Raw data:
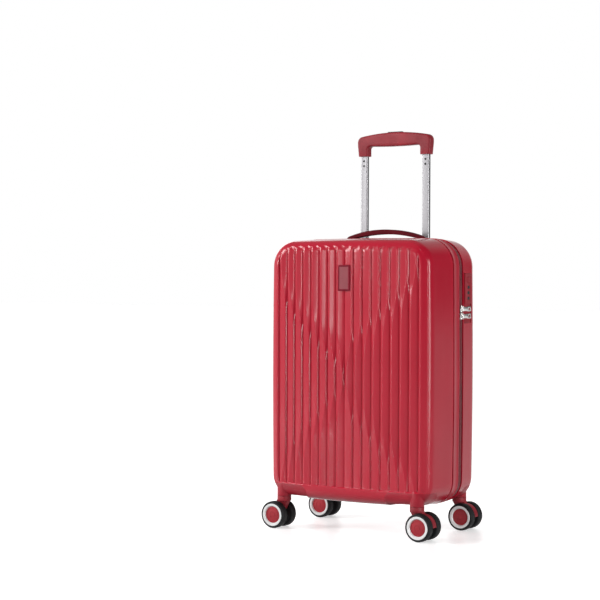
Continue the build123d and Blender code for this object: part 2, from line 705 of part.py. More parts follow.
# ---------------------------------------------------------------- combination lock
POCKET_X = 172.8          # floor of the pocket that holds the zipper pulls
POCKET_TOP = 420.0
DIAL = 5.0
DIAL_BORE = 1.5
BUTTON_Z = 464.0
BUTTON_SIZE = (9.2, 10.0, 10.0)
BUTTON_BACK_X = 165.6
BUTTON_STICKS_OUT = 0.6
BUTTON_ROOM_X = 162.5
PART_PLAY = 0.3           # around the lock's button
DIAL_PLAY = 0.4
SHAFT_END = 4.0           # the dial shaft runs this far into the body
DIAL_SIDES = 20
POCKET_BACK = 60.6
lock_body = block(LOCK_X, LOCK_SIDES, LOCK_Z)
pull_pocket = block((POCKET_X, FAR), (0, POCKET_BACK), (0, POCKET_TOP))
dial_rooms = [
    upright_cylinder(
        DIAL_X, LOCK_Y, z - DIAL / 2 - DIAL_PLAY, z + DIAL / 2 + DIAL_PLAY, DIAL_R + DIAL_PLAY
    )
    for z in DIAL_Z
]
button_half = BUTTON_SIZE[1] / 2 + PART_PLAY
button_room = block(
    (BUTTON_ROOM_X, FAR),
    (LOCK_Y - button_half, LOCK_Y + button_half),
    (BUTTON_Z - button_half, BUTTON_Z + button_half),
)
dial_shaft = upright_cylinder(
    DIAL_X, LOCK_Y, DIAL_Z[0] - SHAFT_END, DIAL_Z[2] + SHAFT_END, DIAL_BORE
)
with BuildPart() as lock_housing:
    add(lock_body)
    fillet(lock_housing.edges().filter_by(Axis.X), 3)
    fillet(lock_housing.faces().sort_by(Axis.X)[-1].edges(), 1.2)
    add(pull_pocket, mode=Mode.SUBTRACT)
    add(dial_rooms, mode=Mode.SUBTRACT)
    add(button_room, mode=Mode.SUBTRACT)
    add(dial_shaft)
save(lock_housing.part, "lock_housing")

for number, z in enumerate(DIAL_Z, 1):
    with BuildPart() as dial:
        with BuildSketch(Plane.XY.offset(z - DIAL / 2)):
            with Locations((DIAL_X, LOCK_Y)):
                RegularPolygon(DIAL_R, DIAL_SIDES)
                Circle(DIAL_BORE + RUNNING, mode=Mode.SUBTRACT)
        extrude(amount=DIAL)
    save(dial.part, f"dial_{number}")

with BuildPart() as lock_button:
    with BuildSketch(Plane.YZ.offset(BUTTON_BACK_X)):
        with Locations((LOCK_Y, BUTTON_Z)):
            RectangleRounded(BUTTON_SIZE[1], BUTTON_SIZE[2], 1.5)
    extrude(amount=BUTTON_SIZE[0] + BUTTON_STICKS_OUT)
    fillet(lock_button.faces().sort_by(Axis.X)[-1].edges(), 0.8)
save(lock_button.part, "lock_button")

# ---------------------------------------------------------------- zipper sliders and pulls
SLIDER = (9.4, 12.0)      # across and along the zipper
SLIDER_X = (171.05, 172.7)
PIVOT = (173.9, 28.2)     # pin that carries the pull
PIN_R = 0.6
PIN_HALF = 5.6
LUG = (2.6, 1.7, 2.4)     # the two lugs that hold the pin
LUG_Z = 4.75              # above and below the middle of the slider
LUG_ROOT = 0.2
LUG_SHIFT = 0.3
BARREL_R = 0.95
BARREL_HALF = 3.7
PULL_X = (173.2, 174.6)
PULL_WIDTH = 7.4
PULL_END_Y = 59.5
TAB = (16.0, 9.0)         # wider end of the pull
TAB_HOLE = (6.0, 4.0)
for name, direction in (("upper", 1), ("lower", -1)):
    z = TAB_GAP_Z + direction * (SLIDER[1] / 2 + PIN_R)
    pin = upright_cylinder(*PIVOT, z - PIN_HALF, z + PIN_HALF, PIN_R)
    with BuildPart() as slider:
        with BuildSketch(Plane.YZ.offset(SLIDER_X[0])):
            with Locations((ZIP_Y, z)):
                RectangleRounded(*SLIDER, 2.5)
        extrude(amount=SLIDER_X[1] - SLIDER_X[0])
        with BuildSketch(Plane.YZ.offset(SLIDER_X[1] - LUG_ROOT)):
            lug_y = PIVOT[1] - LUG_SHIFT
            with Locations((lug_y, z - LUG_Z), (lug_y, z + LUG_Z)):
                Rectangle(LUG[0], LUG[1])
        extrude(amount=LUG[2])
        add(pin)
    save(slider.part, f"slider_{name}")

    barrel = upright_cylinder(*PIVOT, z - BARREL_HALF, z + BARREL_HALF, BARREL_R)
    barrel_bore = upright_cylinder(*PIVOT, z - PIN_HALF, z + PIN_HALF, PIN_R + RUNNING)
    with BuildPart() as pull:
        with BuildSketch(Plane.YZ.offset(PULL_X[0])):
            with Locations(((PIVOT[1] + PULL_END_Y) / 2, z)):
                Rectangle(PULL_END_Y - PIVOT[1], PULL_WIDTH)
            with Locations((PULL_END_Y - TAB[0] / 2, z)):
                RectangleRounded(*TAB, 2)
            with Locations((PULL_END_Y - TAB_HOLE[0], z)):
                RectangleRounded(*TAB_HOLE, 1, mode=Mode.SUBTRACT)
        extrude(amount=PULL_X[1] - PULL_X[0])
        add(barrel)
        add(barrel_bore, mode=Mode.SUBTRACT)
    save(pull.part, f"pull_{name}")

# ---------------------------------------------------------------- casters
FORK_HALF = 6.0           # half thickness of the fork between the wheels
FORK_R = 23.4             # its fender follows the tyres
DISC_Z = (50.8, 59.6)     # swivel disc on top of the fork
STEM_Z = (54.0, 79.0)
AXLE_HALF = WHEEL_GAP / 2 + 11.0   # the axle ends inside the wheels
TYRE_IN = 20.0
TYRE_EDGE_R = 2.4
FLANGE = 0.6              # the rim's ring stands this proud of the tyre
FLANGE_R = 22.0
CAP_R = 15.6              # recessed hub cap inside the ring
CAP_SINK = 2.6
CAP_THICK = 1.6
RIM_BACK = 0.3            # the rim starts this far behind the tyre's inner side
PRESSED = 0.01            # play of a pin that is pressed into the fork
BOSS_R = 5.5              # spacer on the axle, between fork and wheel
BOSS_GAP = 0.1
HUB_R = 7.0               # of the fork, round the axle
FENDER_CUT_X = (-30.0, -7.0, -24.0)    # the fender is open behind this slanting line
FORK_LEG_X = (-23.5, 0.5, 6.0, -6.5)   # corners of the slanting leg, outboard of the axle
FORK_LEG_LOW = -2.0
FORK_LEG_ROOT = 1.0       # the leg reaches this far into the disc


def make_wheel(centre, outward, name):
    """One wheel: a tyre and its rim. Outward is the side of the visible face."""
    axis = Axis(centre, (0, 1, 0))
    start = outward * WHEEL_GAP / 2
    plane = Plane(origin=centre, x_dir=(1, 0, 0), z_dir=(0, 0, 1))
    face = start + outward * WHEEL_WIDTH
    with BuildPart() as tyre:
        with BuildSketch(plane) as tyre_section:
            with Locations(((TYRE_IN + WHEEL_R) / 2, (start + face) / 2)):
                Rectangle(WHEEL_R - TYRE_IN, WHEEL_WIDTH)
            fillet(tyre_section.vertices().group_by(Axis.X)[-1], TYRE_EDGE_R)
        revolve(axis=axis)
    save(tyre.part, f"tyre_{name}")
    flange = face + outward * FLANGE
    cap_face = flange - outward * CAP_SINK
    cap_back = cap_face - outward * CAP_THICK
    bore_r = AXLE_R + RUNNING
    seat_r = TYRE_IN - PRESSED
    back = start + outward * RIM_BACK
    with BuildPart() as rim:
        with BuildSketch(plane):
            with BuildLine():
                Polyline(
                    (bore_r, back), (seat_r, back), (seat_r, face), (FLANGE_R, face),
                    (FLANGE_R, flange), (CAP_R, flange), (CAP_R, cap_face), (0, cap_face),
                    (0, cap_back), (bore_r, cap_back),
                    close=True,
                )
            make_face()
        revolve(axis=axis)
    save(rim.part, f"rim_{name}")


def make_caster(side_x, side_y, name):
    """Swivel fork, its steel pins and two wheels. The wheels trail outboard."""
    stem = (side_x * STEM_X, side_y * STEM_Y)
    axle_x = side_x * (STEM_X + TRAIL)
    centre = (axle_x, stem[1], WHEEL_R)
    upright = Plane(origin=(axle_x, stem[1] + FORK_HALF, WHEEL_R), x_dir=(1, 0, 0), z_dir=(0, -1, 0))
    leg_top = DISC_Z[0] - WHEEL_R
    with BuildPart() as fork:
        with BuildSketch(upright):
            Circle(FORK_R)
            with Locations((0, -FORK_R / 2)):
                Rectangle(2 * FORK_R, FORK_R, mode=Mode.SUBTRACT)
            with BuildLine():
                end, low, high = [side_x * x for x in FENDER_CUT_X]
                Polyline((end, 0), (low, 0), (high, leg_top), (end, leg_top), close=True)
            make_face(mode=Mode.SUBTRACT)
            Circle(HUB_R)
            with BuildLine():
                root = leg_top + FORK_LEG_ROOT
                top_in, top_out, low_out, low_in = [side_x * x for x in FORK_LEG_X]
                Polyline(
                    (top_in, root), (top_out, root), (low_out, 0), (low_in, FORK_LEG_LOW), close=True
                )
            make_face()
        extrude(amount=2 * FORK_HALF)
        with BuildSketch(Plane.XY.offset(DISC_Z[0])):
            with Locations(stem):
                Circle(COLLAR_R)
        extrude(amount=DISC_Z[1] - DISC_Z[0])
        with BuildSketch(Plane(origin=centre, x_dir=(1, 0, 0), z_dir=(0, -1, 0))):
            Circle(BOSS_R)
        extrude(amount=WHEEL_GAP / 2 - BOSS_GAP, both=True)
        with BuildSketch(Plane(origin=centre, x_dir=(1, 0, 0), z_dir=(0, -1, 0))):
            Circle(AXLE_R + PRESSED)
        extrude(amount=FAR, both=True, mode=Mode.SUBTRACT)
        with BuildSketch(Plane.XY.offset(STEM_Z[0])):
            with Locations(stem):
                Circle(STEM_R + PRESSED)
        extrude(amount=FAR, mode=Mode.SUBTRACT)
    save(fork.part, f"fork_{name}")

    with BuildPart() as axle:
        with BuildSketch(Plane(origin=centre, x_dir=(1, 0, 0), z_dir=(0, -1, 0))):
            Circle(AXLE_R)
        extrude(amount=AXLE_HALF, both=True)
    with BuildPart() as stem_pin:
        with BuildSketch(Plane.XY.offset(STEM_Z[0])):
            with Locations(stem):
                Circle(STEM_R)
        extrude(amount=STEM_Z[1] - STEM_Z[0])
    save_group([axle.part, stem_pin.part], f"pins_{name}")

    for outward, place in ((-1, "a"), (1, "b")):
        make_wheel(centre, outward, f"{name}_{place}")


for side_y, end in ((-1, "front"), (1, "rear")):
    for side_x, hand in ((-1, "left"), (1, "right")):
        make_caster(side_x, side_y, f"{end}_{hand}")
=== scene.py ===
import json
import math
import random

import bmesh
import bpy
import numpy as np
from mathutils import Matrix, Vector
from mathutils.geometry import delaunay_2d_cdt


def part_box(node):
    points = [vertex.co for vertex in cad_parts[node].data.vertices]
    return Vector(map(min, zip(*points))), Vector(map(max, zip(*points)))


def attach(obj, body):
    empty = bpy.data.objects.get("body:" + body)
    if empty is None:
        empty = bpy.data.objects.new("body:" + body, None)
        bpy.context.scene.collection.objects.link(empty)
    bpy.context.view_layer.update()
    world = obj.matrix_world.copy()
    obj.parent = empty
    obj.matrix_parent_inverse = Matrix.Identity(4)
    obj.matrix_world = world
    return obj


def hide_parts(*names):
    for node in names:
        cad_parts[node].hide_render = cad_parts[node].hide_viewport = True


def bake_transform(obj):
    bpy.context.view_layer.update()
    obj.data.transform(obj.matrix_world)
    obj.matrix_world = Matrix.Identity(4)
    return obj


# Looks of the hard shell suitcase. Metres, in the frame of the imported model: X to the
# right, Y to the back, Z up.

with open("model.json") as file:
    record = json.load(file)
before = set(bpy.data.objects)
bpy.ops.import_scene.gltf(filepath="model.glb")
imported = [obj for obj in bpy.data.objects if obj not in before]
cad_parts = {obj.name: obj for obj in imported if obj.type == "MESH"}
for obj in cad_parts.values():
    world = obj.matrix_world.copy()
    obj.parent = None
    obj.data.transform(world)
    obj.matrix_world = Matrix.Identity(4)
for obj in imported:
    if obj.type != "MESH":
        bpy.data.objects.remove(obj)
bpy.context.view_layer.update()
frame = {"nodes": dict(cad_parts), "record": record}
nodes = frame["nodes"]
random.seed(7)
MM = 0.001
CORNERS = [f"{end}_{hand}" for end in ("front", "rear") for hand in ("left", "right")]


def span(node, axis):
    """Lowest and highest value of a CAD node along one axis, in millimetres."""
    low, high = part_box(node)
    return low[axis] / MM, high[axis] / MM


def box_mm(node):
    """Lowest and highest corner of a CAD node, in millimetres."""
    return [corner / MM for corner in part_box(node)]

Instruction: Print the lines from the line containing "for outward, place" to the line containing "obj.parent = empty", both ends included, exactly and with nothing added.

Answer:
    for outward, place in ((-1, "a"), (1, "b")):
        make_wheel(centre, outward, f"{name}_{place}")


for side_y, end in ((-1, "front"), (1, "rear")):
    for side_x, hand in ((-1, "left"), (1, "right")):
        make_caster(side_x, side_y, f"{end}_{hand}")
=== scene.py ===
import json
import math
import random

import bmesh
import bpy
import numpy as np
from mathutils import Matrix, Vector
from mathutils.geometry import delaunay_2d_cdt


def part_box(node):
    points = [vertex.co for vertex in cad_parts[node].data.vertices]
    return Vector(map(min, zip(*points))), Vector(map(max, zip(*points)))


def attach(obj, body):
    empty = bpy.data.objects.get("body:" + body)
    if empty is None:
        empty = bpy.data.objects.new("body:" + body, None)
        bpy.context.scene.collection.objects.link(empty)
    bpy.context.view_layer.update()
    world = obj.matrix_world.copy()
    obj.parent = empty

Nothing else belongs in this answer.